Francis Godwin – The Man in the Moone (1638): Bishop Godwin's story features another trip to the moon, albeit one less grounded in science. A flock of migratory birds carry Domingo Gonsales to the moon, where he meets the Lunars, a race of moon-dwellers who avoid sunlight and, rather than putting them to death, ship their criminals down to Earth. The story is said to have influenced the tales of Baron Munchausen and Gulliver's Travels. Francis Cheynell – Aulicus: His Dream of the King's Second Coming to London (1644): Cheynell's brief political tract features no space voyages, no explorations of faraway lands, no scientific innovations. It does, however, speculate on Charles I's victory over Parliament in the English Civil War, making it perhaps the first work of European fiction to envision the future.
Cyrano de Bergerac – The Other World; Or, the States and Empires of the Moon (1656) and Sun (1661): Today, he is better known as the tragic, nasally-gifted hero of Edmond Rostand's play, but in his time Cyrano de Bergerac was known for his writing. The protagonist Cyrano attempts to get to the moon, first unsuccessfully by creating a belt of water that will lift him as it evaporates, then successfully on a rocket. He uses his adventures with the people he meets there to criticize church teachings and any authority that he believed went against freedom and reason. This fictional Cyrano also traveled to the sun (with some explanation as to why he isn't incinerated) and the stars, although the latter volume was ultimately lost. Margaret Cavendish – The Description of a New World, Called the Blazing-World (1666): A student of natural philosophy, the Duchess of Newcastle paired this work with her Observations upon Experimental Philosophy. In it, a woman is kidnapped and brought to the North Pole, where her captors freeze and she discovers a portal to another world. She becomes empress of the anthropomorphic animals who live there, and together they eventually invade England. Oddly, although The Blazing World is frequently classified as science fiction because of its speculation on other worlds, it is highly critical of scientific theories such Aristotelian cosmology and the Baconian scientific method.
Simon Tyssot de Patot – The Voyages and Adventures of Jacques Masse (1710) and The Life, the Adventures, and the Voyage to Greenland of Reverend Father Cordelier Pierre de Mesange (1720): The lost world genre owes a great debt to Simon Tyssot de Patot. In Jacques Masse, his hero journeys to South Africa and discovers a land of prehistoric plants and animals. Father Pierre de Mesange discovers an opening in the earth, which leads him to a group of humans who have built a civilization underground.

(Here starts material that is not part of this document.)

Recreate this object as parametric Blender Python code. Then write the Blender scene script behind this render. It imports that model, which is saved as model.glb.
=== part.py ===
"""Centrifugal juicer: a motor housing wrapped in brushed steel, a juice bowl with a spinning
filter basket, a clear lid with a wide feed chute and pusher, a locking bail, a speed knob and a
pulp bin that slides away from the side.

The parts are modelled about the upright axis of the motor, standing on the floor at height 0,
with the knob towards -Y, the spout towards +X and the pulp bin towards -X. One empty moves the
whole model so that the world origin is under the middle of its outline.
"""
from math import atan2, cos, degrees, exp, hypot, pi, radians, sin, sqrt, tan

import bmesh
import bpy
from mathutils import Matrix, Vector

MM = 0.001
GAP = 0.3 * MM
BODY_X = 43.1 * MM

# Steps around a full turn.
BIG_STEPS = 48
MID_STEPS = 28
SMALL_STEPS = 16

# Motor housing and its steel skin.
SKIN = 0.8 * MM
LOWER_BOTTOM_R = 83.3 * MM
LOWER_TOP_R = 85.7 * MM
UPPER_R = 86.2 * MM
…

Jonathan Swift – Gulliver's Travels (1726): Although largely a work of fantasy, Gulliver's Travels continues Lucian and Bergerac's tradition of the exploration of exotic civilizations, albeit Earth-bound, as satire and political commentary. Parodying the popular travelogues of the day, Swift explores themes of culture and politics in his character's travels through strange and undiscovered nations. Swift did envision technological innovation in the floating island of Laputa, but criticized it (and, by extension, contemporary scientific study) for being without purpose. Still, the volume's remarkable voyages and its description of imagined cultures, especially that of the utterly alien Houyhnhynms, made it a touchstone for later writers of science fiction. Samuel Madden – Memoirs of the Twentieth Century (1733): A far-looking work of futurology, Memoirs of the Twentieth Century is a letter from Constantinople in the year 1997. The entire world has been united under George VI, after quelling the Russian and American superpowers. Madden envisioned the building of canals, the establishment of public granaries, and certain rights for women. A conceit of the work is that an angel brings this letter back from the future, making it one of the forerunners of the time travel genre.

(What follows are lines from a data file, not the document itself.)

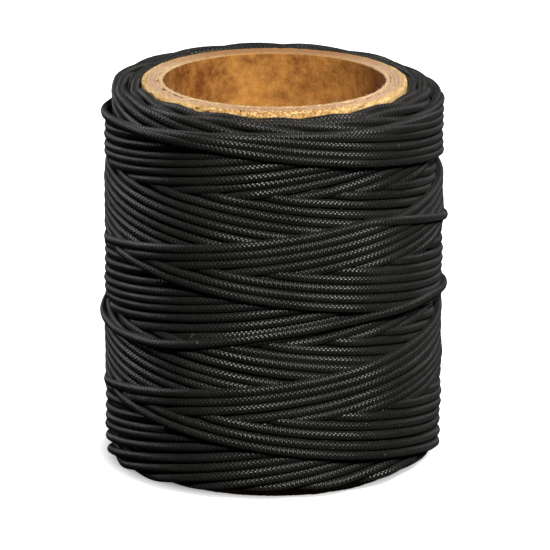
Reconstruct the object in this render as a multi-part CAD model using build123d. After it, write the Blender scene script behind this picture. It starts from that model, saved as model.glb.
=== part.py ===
from build123d import *
import os

# A waxed thread spool: a spiral-wound paperboard tube core, open at both ends and with no flanges,
# and one long braided thread cross-wound on it. Millimetres, +Z up. The spool stands on one cut
# end of its core, and the origin is the middle of that end.

# Core: a standard one-inch bore, and plies of paperboard glued one on the other.
CORE_LENGTH = 45.0
CORE_BORE_DIAMETER = 25.4
PLY_THICKNESS = 0.484
PLY_NAMES = ["core_liner_ply", "core_inner_ply", "core_middle_ply", "core_outer_ply", "core_wrap_ply"]

# Winding: it starts a little above the bottom end of the core and stops just below the top end.
WINDING_DIAMETER = 38.8
WINDING_BOTTOM = 1.8
WINDING_TOP = 44.5
SHOULDER_RISE = 3.2     # height of a rounded shoulder, where the thread turns back
SHOULDER_INSET = 2.0    # how far the shoulder comes in from the full radius


def core_ply(index):
    """One ply of the core's wall: a plain tube, face to face with its neighbours."""
    inner_radius = CORE_BORE_DIAMETER / 2 + index * PLY_THICKNESS
    outer_radius = inner_radius + PLY_THICKNESS
    floor = (Align.CENTER, Align.CENTER, Align.MIN)
    return Cylinder(outer_radius, CORE_LENGTH, align=floor) - Cylinder(inner_radius, CORE_LENGTH, align=floor)


def thread_winding():
    """The outer shape of the whole winding: a sleeve that fits the core, with a rounded shoulder at each end."""
    inner_radius = CORE_BORE_DIAMETER / 2 + len(PLY_NAMES) * PLY_THICKNESS
    outer_radius = WINDING_DIAMETER / 2
    crest_radius = outer_radius - SHOULDER_INSET
    lower_edge = WINDING_BOTTOM + SHOULDER_RISE
    upper_edge = WINDING_TOP - SHOULDER_RISE
    with BuildPart() as sleeve:
        with BuildSketch(Plane.XZ):
            with BuildLine():
                Line((inner_radius, WINDING_TOP), (inner_radius, WINDING_BOTTOM))
                Line((inner_radius, WINDING_BOTTOM), (crest_radius, WINDING_BOTTOM))
                EllipticalCenterArc(
                    (crest_radius, lower_edge), SHOULDER_INSET, SHOULDER_RISE, start_angle=270, arc_size=90
                )
                Line((outer_radius, lower_edge), (outer_radius, upper_edge))
                EllipticalCenterArc(
                    (crest_radius, upper_edge), SHOULDER_INSET, SHOULDER_RISE, start_angle=0, arc_size=90
                )
                Line((crest_radius, WINDING_TOP), (inner_radius, WINDING_TOP))
            make_face()
        revolve(axis=Axis.Z)
    return sleeve.part


def build_nodes():
    """Every separate piece, by the name of its node."""
    nodes = {name: core_ply(index) for index, name in enumerate(PLY_NAMES)}
    nodes["thread_winding"] = thread_winding()
    return nodes


os.makedirs("parts", exist_ok=True)
for node_name, solid in build_nodes().items():
    export_step(solid, os.path.join("parts", node_name + ".step"))
    print(node_name, round(solid.volume, 1), "mm3")
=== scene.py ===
import math

import bpy
import numpy as np
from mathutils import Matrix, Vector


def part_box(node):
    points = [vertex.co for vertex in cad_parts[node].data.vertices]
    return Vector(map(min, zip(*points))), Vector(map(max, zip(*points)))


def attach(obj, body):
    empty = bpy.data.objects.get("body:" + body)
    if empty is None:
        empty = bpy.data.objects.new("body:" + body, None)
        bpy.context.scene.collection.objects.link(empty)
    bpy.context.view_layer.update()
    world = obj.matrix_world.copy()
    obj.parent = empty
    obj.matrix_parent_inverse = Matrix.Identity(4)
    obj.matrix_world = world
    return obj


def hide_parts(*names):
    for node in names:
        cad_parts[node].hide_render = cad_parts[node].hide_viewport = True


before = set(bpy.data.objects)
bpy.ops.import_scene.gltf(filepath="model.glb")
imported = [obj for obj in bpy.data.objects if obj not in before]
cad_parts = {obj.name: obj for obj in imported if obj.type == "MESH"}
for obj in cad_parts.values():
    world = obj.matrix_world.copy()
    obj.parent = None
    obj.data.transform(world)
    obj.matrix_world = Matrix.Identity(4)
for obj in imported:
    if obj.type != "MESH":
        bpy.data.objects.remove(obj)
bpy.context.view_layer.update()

# A spool of black waxed braided thread, cross-wound on an open paperboard core. +Z is up, the front is
# towards -Y. The winding and the core's cut ends are worked out in millimetres, and become metres when
# their curve and meshes are made. Everything else is in metres.

core_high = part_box("core_wrap_ply")[1]
CORE_RADIUS, CORE_TOP = core_high[0], core_high[2]
MM = 0.001


def add_object(name, data):
    """A new object in the scene, made from its mesh, curve, light or camera data."""
    thing = bpy.data.objects.new(name, data)
    bpy.context.collection.objects.link(thing)
    return thing


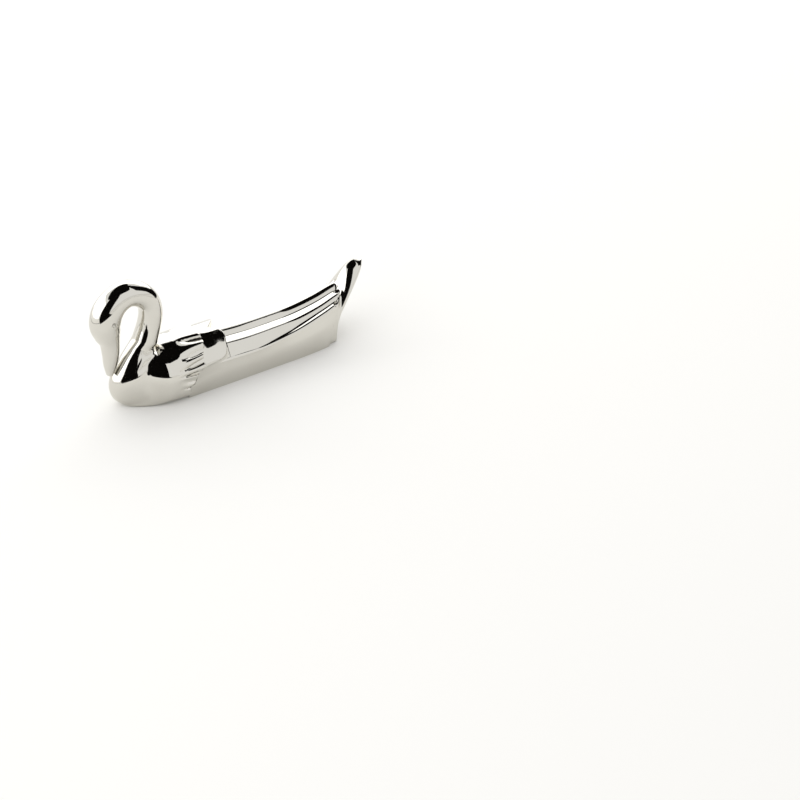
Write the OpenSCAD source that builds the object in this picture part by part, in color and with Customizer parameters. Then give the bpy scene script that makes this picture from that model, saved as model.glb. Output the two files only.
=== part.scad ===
// A cast table knife rest in the form of a swimming swan. The neck bends into a closed loop with the
// bill on the breast, and the folded plumage runs back in steps to a straight fluted bar for the blade.
// +Z is up, the head looks towards -X, the swan's left side is at -Y, and the flat sole lies on Z = 0.

/* [Breast and shoulders] */
// Breast front to the crease behind the neck
breast_l = 14; // [12:0.5:16]
// Crease behind the neck to the rear edge of the first plumage tier
shoulder_l = 13.4; // [11:0.2:16]
// Greatest width, across the shoulders
breast_w = 19.2; // [18:0.2:22]
// Height of the back behind the neck
back_h = 16; // [15:0.2:18]

/* [Saddle] */
// Rear edge of the first tier to the rear edge of the saddle
saddle_l = 6.6; // [5:0.2:9]
// How far each tier stands proud of the next one
tier_step = 0.6; // [0.4:0.05:0.8]
// Depth of the groove along the ridge of the saddle at its rear
ridge_groove = 0.8; // [0.4:0.1:1.2]
// Rise of the saddle's top from the first tier to its rear edge
saddle_rise = 1.2; // [0:0.1:1.6]

/* [Rest bar] */
// Rear edge of the saddle to the ends of the long feathers
bar_l = 38; // [32:0.2:50]
// How far the shoulders stand out past the bar on each side
bar_inset = 1.35; // [0.8:0.05:2]
// Height of the bar where the blade lies
bar_h = 12.4; // [11:0.2:13]

/* [Tail] */
// Ends of the long feathers to the tail's tip
tail_l = 9; // [7:0.2:14]
// Height of the tail
tail_h = 21; // [19:0.2:26]

/* [Neck and head] */
// Height of the neck's loop
neck_h = 37.6; // [34:0.2:44]
// Reach of the neck and head, from the crease behind the neck to the forehead
neck_reach = 17.3; // [16:0.1:20]
// Thickness of the neck at its slimmest
neck_d = 6.8; // [6:0.1:8]
// Diameter of an eye bead
eye_d = 1.5; // [1:0.1:2]

/* [Hidden] */

silver = "#c9c6c0";
// Gap that the brazing metal fills between a seat and what sits in it
braze_gap = 0.05;
// Wall between the sole and the sockets above it
sole_wall = 1.2;
// Depth of metal below the sole that is ground off flat
grind = 0.4;
// Length over which a section steps down to the sole, or up to its full outline
land = 0.3;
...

Ludvig Holberg – Niels Klim's Underground Travels (1741): Another contribution to the hollow earth genre, Holberg populates his underworld with non-human beings living in a utopian society. Niels Klim falls through the outer layer of the Earth and discovers a planet orbiting an underground sun, where he meets all manner of subterranean alien, but is cast out of these foreign societies because of his anthrocentric view. Voltaire – Micromegas (1752): Voltaire inverts the tales of human adventures in alien worlds by relating a tale of an alien's exploration of Earth. Micromegas is from a planet orbiting Sirius and is thousands times larger than humans, forcing him to examine us through microscopy. The outsider's view makes light of humanity's self-importance and its sense of rationality even as we commit acts of absurdity.
Louis-Sebastien Mercier – The Year 2440, A Dream if Ever There Was One (1771): In Mercier's time travel novel, a discontented Parisian falls asleep and wakes up in the year 2440. The world he awakens to is, for him, a utopia. The clergy has been reduced, slavery ended, and Paris has become orderly and clean. Writers have been elevated to the ultimate position of respect, but morality has been universalized. Morals are disseminated to the public in the theater, and writers who contradict that morality are reeducated by the state's censors. Nicolas-Edme Restif – The Southern Discovery by a Flying Man (1781): Many writers of the 17th and 18th Centuries sent their heroes on fantastical voyages to the antipodes, often flinging them to Australia or some other still-mysterious continent. But Restif's novel is set apart for its imagined inventions, such as the insect-inspired flying machines the hero creates to whisk himself and his lover far from their home.